Superconductors escape Flatland
Iron-based materials allow 3-D current flow at high temperatures, open new doors for understanding superconductivity
A flat, two-dimensional flow of electric current has long been thought essential to the secret of how high-temperature superconductors work. But new research shows that an iron-based superconductor allows current to flow in three dimensions.
For at least some high-temperature superconductors, the mechanism that enables electrons to flow with zero resistance doesn’t depend on the electrons moving along the boundary between layers in the material, the new research shows. In previous experiments on copper-based superconductors, the free-flowing current always occurred at these 2-D boundaries, so most theorists have thought this 2-Dness is somehow essential to how this category of superconductors works.
Finding a three-dimensional high-temperature superconductor “was very surprising for us,” says Huiqiu Yuan, a condensed matter physicist at Zhejiang University in Hangzhou, China, who coauthored the study published in the Jan. 29 Nature. “The two-dimensionality is not a necessary condition for getting a high superconducting transition temperature.”
These 3-D high-temperature superconductors could also be more useful than their 2-D cousins. When superconducting electric current is confined to a 2-D plane, strong magnetic fields disrupt the current. But superconductors are often used specifically for the purpose of creating strong magnetic fields. This limitation is a major reason why copper-based superconductors haven’t become widely adopted. High-temperature superconductors capable of 3-D flow wouldn’t have the same problem.
“Three dimensionality would help a great deal,” comments Jan Zaanen, a condensed matter theorist at Leiden University in the Netherlands, who wrote a commentary on the research in the same issue of Nature.
Cool a superconductor below its transition temperature, and suddenly electric current will flow with zero resistance. While this unimpeded flow of electrons makes superconductors useful for loss-free transmission of electric power and for very powerful electromagnets in MRI machines and levitating trains, conventional superconductors have transition temperatures near absolute zero (–273º Celsius) and so require expensive liquid helium to keep them cold.

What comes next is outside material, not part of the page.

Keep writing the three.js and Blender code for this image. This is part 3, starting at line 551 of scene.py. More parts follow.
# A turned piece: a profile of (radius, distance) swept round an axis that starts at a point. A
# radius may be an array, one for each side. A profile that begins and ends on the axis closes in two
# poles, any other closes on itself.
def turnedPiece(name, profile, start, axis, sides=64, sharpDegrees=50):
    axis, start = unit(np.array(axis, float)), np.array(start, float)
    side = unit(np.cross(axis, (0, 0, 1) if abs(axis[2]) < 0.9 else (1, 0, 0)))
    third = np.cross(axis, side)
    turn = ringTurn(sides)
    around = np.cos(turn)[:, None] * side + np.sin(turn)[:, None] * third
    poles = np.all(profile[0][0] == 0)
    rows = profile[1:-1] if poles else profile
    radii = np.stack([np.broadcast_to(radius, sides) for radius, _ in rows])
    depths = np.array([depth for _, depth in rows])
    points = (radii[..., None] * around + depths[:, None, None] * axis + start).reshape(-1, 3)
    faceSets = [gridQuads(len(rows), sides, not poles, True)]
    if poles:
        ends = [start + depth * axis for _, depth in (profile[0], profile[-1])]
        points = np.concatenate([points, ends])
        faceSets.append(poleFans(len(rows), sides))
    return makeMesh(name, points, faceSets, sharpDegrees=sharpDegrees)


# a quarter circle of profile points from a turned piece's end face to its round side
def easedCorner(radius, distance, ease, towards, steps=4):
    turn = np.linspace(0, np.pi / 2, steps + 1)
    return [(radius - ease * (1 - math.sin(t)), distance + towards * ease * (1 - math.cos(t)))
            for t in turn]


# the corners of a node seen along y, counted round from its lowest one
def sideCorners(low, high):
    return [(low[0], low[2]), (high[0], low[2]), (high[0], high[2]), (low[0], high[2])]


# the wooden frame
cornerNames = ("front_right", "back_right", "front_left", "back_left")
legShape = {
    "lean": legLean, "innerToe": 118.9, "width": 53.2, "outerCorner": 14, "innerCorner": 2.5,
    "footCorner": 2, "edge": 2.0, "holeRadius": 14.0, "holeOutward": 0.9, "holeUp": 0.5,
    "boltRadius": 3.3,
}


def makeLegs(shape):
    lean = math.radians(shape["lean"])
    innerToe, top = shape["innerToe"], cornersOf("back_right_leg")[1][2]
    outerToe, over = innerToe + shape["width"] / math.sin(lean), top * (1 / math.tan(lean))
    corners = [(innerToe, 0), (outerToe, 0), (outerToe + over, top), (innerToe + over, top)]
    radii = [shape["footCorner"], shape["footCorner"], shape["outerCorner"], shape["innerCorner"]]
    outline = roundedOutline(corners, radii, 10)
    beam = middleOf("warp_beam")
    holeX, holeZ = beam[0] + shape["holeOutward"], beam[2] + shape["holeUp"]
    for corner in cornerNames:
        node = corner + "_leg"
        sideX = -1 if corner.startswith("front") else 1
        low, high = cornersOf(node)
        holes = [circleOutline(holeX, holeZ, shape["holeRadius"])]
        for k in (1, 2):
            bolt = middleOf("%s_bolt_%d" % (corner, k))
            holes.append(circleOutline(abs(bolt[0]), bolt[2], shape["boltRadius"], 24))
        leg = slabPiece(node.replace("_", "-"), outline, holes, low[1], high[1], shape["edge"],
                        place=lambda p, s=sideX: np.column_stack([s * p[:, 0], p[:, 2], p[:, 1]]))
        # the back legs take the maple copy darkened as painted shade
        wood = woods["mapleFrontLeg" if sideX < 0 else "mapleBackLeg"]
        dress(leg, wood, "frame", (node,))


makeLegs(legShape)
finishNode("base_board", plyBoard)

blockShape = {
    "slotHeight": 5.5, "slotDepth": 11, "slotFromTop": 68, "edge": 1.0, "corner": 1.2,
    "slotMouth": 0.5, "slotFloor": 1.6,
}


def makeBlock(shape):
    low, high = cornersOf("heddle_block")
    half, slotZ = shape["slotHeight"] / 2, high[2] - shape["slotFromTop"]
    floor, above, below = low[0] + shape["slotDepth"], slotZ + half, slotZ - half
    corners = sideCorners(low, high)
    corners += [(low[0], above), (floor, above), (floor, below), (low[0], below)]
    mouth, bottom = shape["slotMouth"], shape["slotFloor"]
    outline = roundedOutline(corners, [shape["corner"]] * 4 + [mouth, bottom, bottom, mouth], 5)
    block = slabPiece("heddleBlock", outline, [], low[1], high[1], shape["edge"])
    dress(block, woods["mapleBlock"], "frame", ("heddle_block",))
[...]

High-temperature superconductors carry resistance-free current at temperatures high enough to allow cooling with liquid nitrogen instead, which is far cheaper and more widely available than liquid helium. Until recently, all known high-temperature superconductors were copper-based materials, and even after more than 20 years of research, scientists still don’t fully understand how these compounds work.
Yuan and his colleagues studied a relatively new kind of superconductor that is iron based. This class has generated a lot of excitement since its 2006 discovery because iron-based superconductors have a very different chemistry than those that are copper-based. So physicists have hoped that comparing the two families of superconductors would reveal some common, essential mechanism for high-temperature superconductivity.
“There’s a widespread belief that these [iron-based superconductors] share this basic secret” with copper-based conductors, Zaanen says. “It is very important to know that the mystery of [high-temperature] superconductivity is not limited to two dimensions.”
Yuan’s team used a strong magnetic field to force the electric current to flow in various directions through a superconductor made from iron, arsenic, potassium and barium. Regardless of the direction of the magnetic field, the current flowed about as well.
While the discovery does appear to show that iron-based superconductors aren’t limited to 2-D current, the implications for copper-based superconductors are unclear. If the two classes of materials do share the same mechanism for high-temperature superconductivity, then perhaps some copper-based compounds could be capable of 3-D current flow as well.
But the research might also suggest that the two kinds of superconductors actually have different mechanisms.
Both interpretations are possible, Zaanen says, but “I wouldn’t bet any longer on theories that require two-dimensionality, because there are good reasons to think that they [both copper-based and iron-based superconductors] share the secret.”